EXTRACTED ENTRIES:
+++
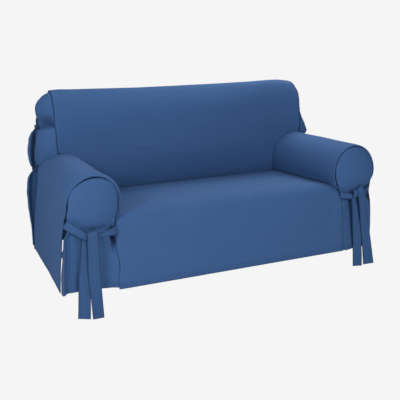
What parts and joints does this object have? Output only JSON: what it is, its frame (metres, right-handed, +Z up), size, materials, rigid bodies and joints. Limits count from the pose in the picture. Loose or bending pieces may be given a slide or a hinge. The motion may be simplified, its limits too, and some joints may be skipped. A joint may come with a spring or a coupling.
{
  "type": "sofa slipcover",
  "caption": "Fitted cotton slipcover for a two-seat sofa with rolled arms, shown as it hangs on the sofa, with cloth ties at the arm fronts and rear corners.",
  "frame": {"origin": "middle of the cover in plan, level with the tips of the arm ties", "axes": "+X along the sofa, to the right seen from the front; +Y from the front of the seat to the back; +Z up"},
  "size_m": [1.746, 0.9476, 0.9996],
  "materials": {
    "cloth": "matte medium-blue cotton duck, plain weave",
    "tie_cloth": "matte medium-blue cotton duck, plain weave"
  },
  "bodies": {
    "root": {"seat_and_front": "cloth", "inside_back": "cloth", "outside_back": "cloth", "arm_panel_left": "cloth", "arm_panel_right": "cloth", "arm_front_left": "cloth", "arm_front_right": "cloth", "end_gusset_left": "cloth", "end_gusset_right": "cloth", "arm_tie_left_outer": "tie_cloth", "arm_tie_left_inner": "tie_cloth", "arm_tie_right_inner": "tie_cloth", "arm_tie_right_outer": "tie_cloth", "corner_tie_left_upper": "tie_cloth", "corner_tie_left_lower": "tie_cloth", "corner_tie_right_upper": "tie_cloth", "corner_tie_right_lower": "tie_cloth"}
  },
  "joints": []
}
+++
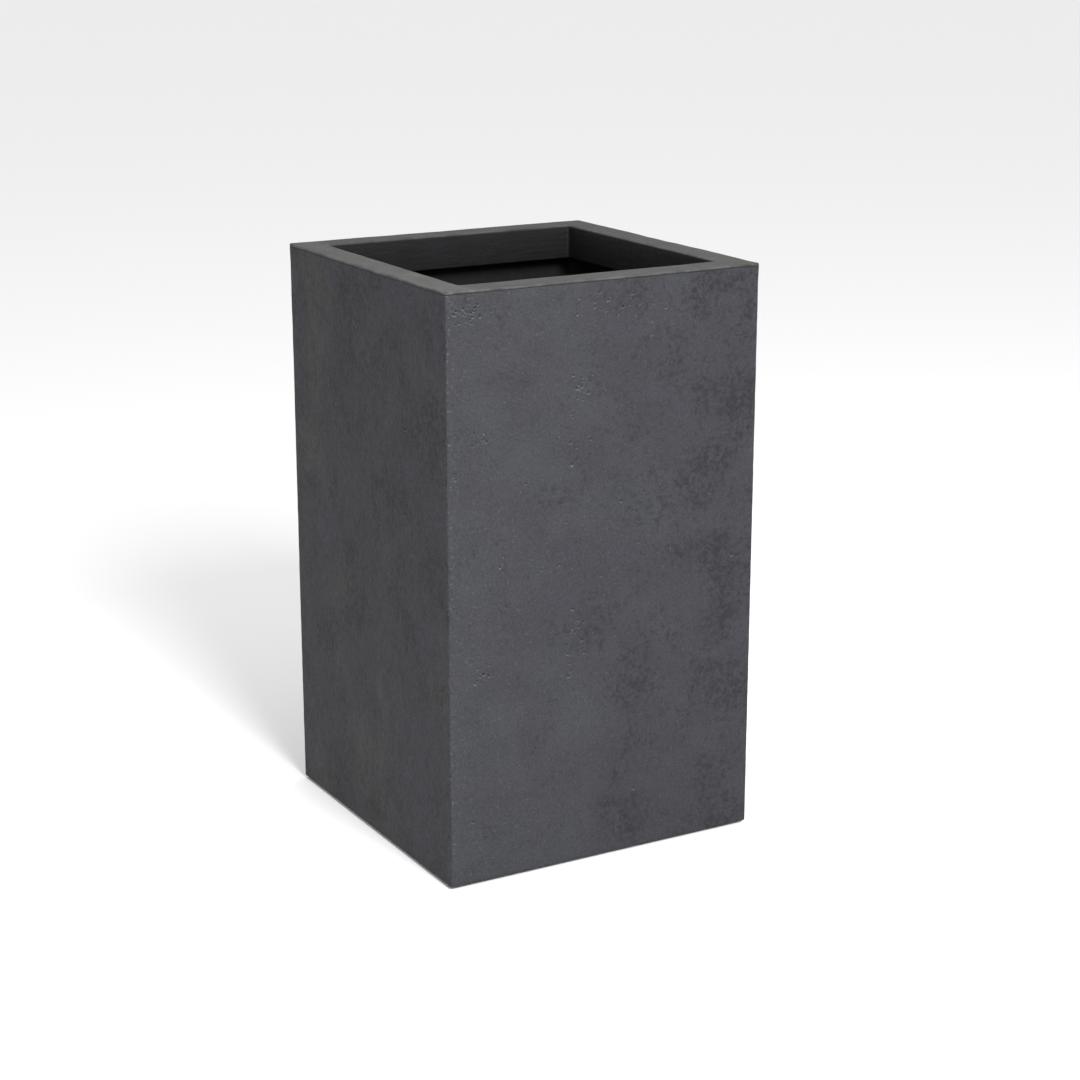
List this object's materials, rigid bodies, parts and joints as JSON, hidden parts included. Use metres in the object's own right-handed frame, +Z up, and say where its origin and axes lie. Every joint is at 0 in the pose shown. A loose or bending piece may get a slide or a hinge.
+++
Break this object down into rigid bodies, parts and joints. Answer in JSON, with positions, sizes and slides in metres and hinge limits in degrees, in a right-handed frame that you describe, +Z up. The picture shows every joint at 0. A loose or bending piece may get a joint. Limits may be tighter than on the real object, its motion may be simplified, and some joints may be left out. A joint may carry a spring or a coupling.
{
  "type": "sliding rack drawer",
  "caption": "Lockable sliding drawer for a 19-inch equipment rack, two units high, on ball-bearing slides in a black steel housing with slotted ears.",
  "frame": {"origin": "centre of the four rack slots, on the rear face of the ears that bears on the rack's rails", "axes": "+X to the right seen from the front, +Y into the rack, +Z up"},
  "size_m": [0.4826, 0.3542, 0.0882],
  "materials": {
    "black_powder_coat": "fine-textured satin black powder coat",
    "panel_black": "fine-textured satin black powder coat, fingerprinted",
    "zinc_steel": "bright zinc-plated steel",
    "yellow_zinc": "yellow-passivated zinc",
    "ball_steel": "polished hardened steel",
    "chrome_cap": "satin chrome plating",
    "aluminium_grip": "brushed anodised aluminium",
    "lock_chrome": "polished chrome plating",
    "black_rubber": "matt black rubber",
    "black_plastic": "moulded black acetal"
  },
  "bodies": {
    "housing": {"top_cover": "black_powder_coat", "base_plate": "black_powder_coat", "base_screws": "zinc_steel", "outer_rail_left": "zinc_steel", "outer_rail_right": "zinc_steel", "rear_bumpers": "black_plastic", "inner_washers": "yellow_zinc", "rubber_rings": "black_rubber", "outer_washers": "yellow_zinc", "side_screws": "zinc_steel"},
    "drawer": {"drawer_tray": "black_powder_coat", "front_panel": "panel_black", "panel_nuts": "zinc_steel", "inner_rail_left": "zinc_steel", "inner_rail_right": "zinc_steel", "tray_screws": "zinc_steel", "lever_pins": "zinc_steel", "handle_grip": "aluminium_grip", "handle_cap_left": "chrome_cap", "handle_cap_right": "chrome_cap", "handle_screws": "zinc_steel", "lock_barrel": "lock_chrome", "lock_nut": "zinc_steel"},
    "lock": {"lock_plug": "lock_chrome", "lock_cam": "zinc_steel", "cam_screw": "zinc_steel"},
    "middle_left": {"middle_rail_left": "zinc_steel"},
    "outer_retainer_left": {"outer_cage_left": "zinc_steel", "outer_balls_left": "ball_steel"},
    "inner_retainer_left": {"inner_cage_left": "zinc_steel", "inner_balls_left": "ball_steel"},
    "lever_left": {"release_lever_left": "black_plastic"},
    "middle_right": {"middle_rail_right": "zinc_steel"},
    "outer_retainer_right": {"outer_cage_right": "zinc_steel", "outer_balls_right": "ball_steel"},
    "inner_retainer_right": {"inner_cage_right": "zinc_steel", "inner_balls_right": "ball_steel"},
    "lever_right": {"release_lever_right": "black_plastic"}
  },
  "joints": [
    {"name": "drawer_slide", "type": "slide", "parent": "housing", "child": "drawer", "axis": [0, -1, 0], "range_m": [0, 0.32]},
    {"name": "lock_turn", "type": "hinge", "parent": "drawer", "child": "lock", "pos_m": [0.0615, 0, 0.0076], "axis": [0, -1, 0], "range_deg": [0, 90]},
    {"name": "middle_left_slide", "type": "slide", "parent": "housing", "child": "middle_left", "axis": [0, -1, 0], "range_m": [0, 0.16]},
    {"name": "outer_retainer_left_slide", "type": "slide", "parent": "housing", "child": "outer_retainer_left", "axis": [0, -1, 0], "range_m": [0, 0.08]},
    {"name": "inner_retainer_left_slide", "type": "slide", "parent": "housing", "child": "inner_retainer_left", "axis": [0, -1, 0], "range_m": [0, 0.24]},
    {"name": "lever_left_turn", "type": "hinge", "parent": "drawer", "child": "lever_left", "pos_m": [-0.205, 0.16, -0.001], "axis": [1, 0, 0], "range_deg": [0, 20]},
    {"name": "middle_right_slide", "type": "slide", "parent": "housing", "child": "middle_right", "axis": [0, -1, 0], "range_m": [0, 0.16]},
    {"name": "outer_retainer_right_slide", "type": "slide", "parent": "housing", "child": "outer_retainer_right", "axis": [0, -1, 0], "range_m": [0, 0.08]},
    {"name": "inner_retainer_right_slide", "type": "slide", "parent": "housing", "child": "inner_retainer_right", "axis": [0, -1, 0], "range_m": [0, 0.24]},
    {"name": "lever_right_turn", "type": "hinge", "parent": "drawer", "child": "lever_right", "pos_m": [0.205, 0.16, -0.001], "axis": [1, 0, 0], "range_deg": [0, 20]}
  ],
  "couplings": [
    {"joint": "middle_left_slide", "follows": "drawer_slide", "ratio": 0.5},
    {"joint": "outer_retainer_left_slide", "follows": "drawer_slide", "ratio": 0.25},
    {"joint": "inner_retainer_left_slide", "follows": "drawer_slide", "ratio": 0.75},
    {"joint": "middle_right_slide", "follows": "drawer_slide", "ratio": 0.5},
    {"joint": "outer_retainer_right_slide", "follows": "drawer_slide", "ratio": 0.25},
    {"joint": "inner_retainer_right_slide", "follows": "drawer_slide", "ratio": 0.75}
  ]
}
+++
Make a list of all lines in the data that contain "handed".

What parts and joints does this object have? Output only JSON: what it is, its frame (metres, right-handed, +Z up), size, materials, rigid bodies and joints. Limits count from the pose in the picture. Loose or bending pieces may be given a slide or a hinge. The motion may be simplified, its limits too, and some joints may be skipped. A joint may come with a spring or a coupling.
List this object's materials, rigid bodies, parts and joints as JSON, hidden parts included. Use metres in the object's own right-handed frame, +Z up, and say where its origin and axes lie. Every joint is at 0 in the pose shown. A loose or bending piece may get a slide or a hinge.
Break this object down into rigid bodies, parts and joints. Answer in JSON, with positions, sizes and slides in metres and hinge limits in degrees, in a right-handed frame that you describe, +Z up. The picture shows every joint at 0. A loose or bending piece may get a joint. Limits may be tighter than on the real object, its motion may be simplified, and some joints may be left out. A joint may carry a spring or a coupling.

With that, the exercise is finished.